Wenn wir bei dieser Metapher bleiben, sollte eigentlich der Punkt "Risiken und Nebenwirkungen" nicht fehlen. Auch das Stichwort "Dosis" wäre sicher nicht fehl am Platz. Für Coaching-Praktiker ist ja nicht nur interessant, dass wir im Coaching eben seltener auf ein Gruppensetting zugreifen können (man könnte durchaus meinen, für Supervision sei das schon die "halbe Miete"), sondern eben auch, dass wir in der Regel nicht "alle Zeit der Welt" haben. Schaut man sich das eine oder andere Supervisions-Tool an, könnte einem schon hier und da der Gedanke kommen: Typisch Supervision
(typisch Wohlfahrtsmilieu?) das zieht sich, das dauert, das geht bis in den Bereich der Privatsphäre und der Persönlichkeit hinein - zu extensiv für uns.

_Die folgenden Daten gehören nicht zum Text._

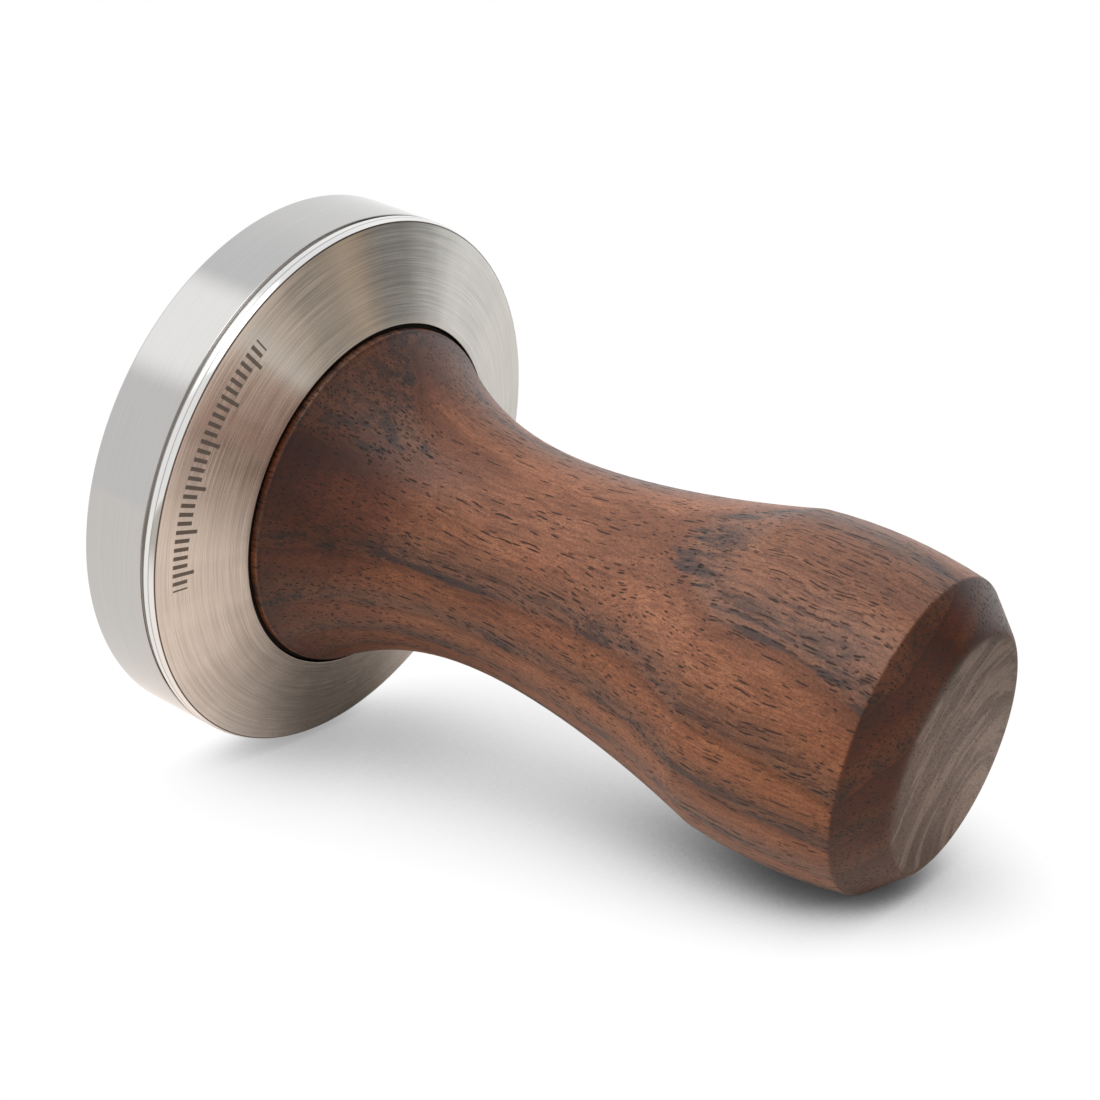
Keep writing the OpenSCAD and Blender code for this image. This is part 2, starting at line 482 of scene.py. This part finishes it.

Coachs werden also immer auch prüfen müssen, ob die Tools in ihr Setting passen. Woraus man nun durchaus - ganz im Sinne der Herausgeberin - einen Unterschied zwischen Coaching und Supervision ableiten könnte. Vielleicht könnte dann ja eine Definition diese sein: Supervision als Coaching the Coach.

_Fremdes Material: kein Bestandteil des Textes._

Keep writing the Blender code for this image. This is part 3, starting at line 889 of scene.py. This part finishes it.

Auffällig ist, dass unter Quellen häufig "unbekannt" erscheint oder auf eine "orale Tradition" verwiesen wird. Offenbar werden Supervisionsformate in Ausbildungssituationen weitergegeben und wandern so von Hand zu Hand, von Mund zu Mund. Bis dann schlussendlich einer seinen Namen drunter setzt. Auch das wäre vielleicht ein Unterschied zur Coaching-Szene. Dazu passen könnte, dass die Supervisionsszene - dieses Buch verfügt auch über ein ausführliches Autorenverzeichnis - weniger durch Stars geprägt ist. Andererseits mag man ein wenig zweifeln an dieser Interpretation: Sind nicht seit den 70er Jahren ähnliche Methodensammlungen, beispielsweise die von Klaus Vopel, in Umlauf und beliebt? Warum dann das Problem mit der Urheberschaft?
Insgesamt ist der Herausgeberin ein schönes Handbuch gelungen, das sicher über die Zielgruppe der Supervisoren hinaus weitere beraterisch Tätige als auch Ausbilder (bis hin zu Lehrern) ansprechen wird.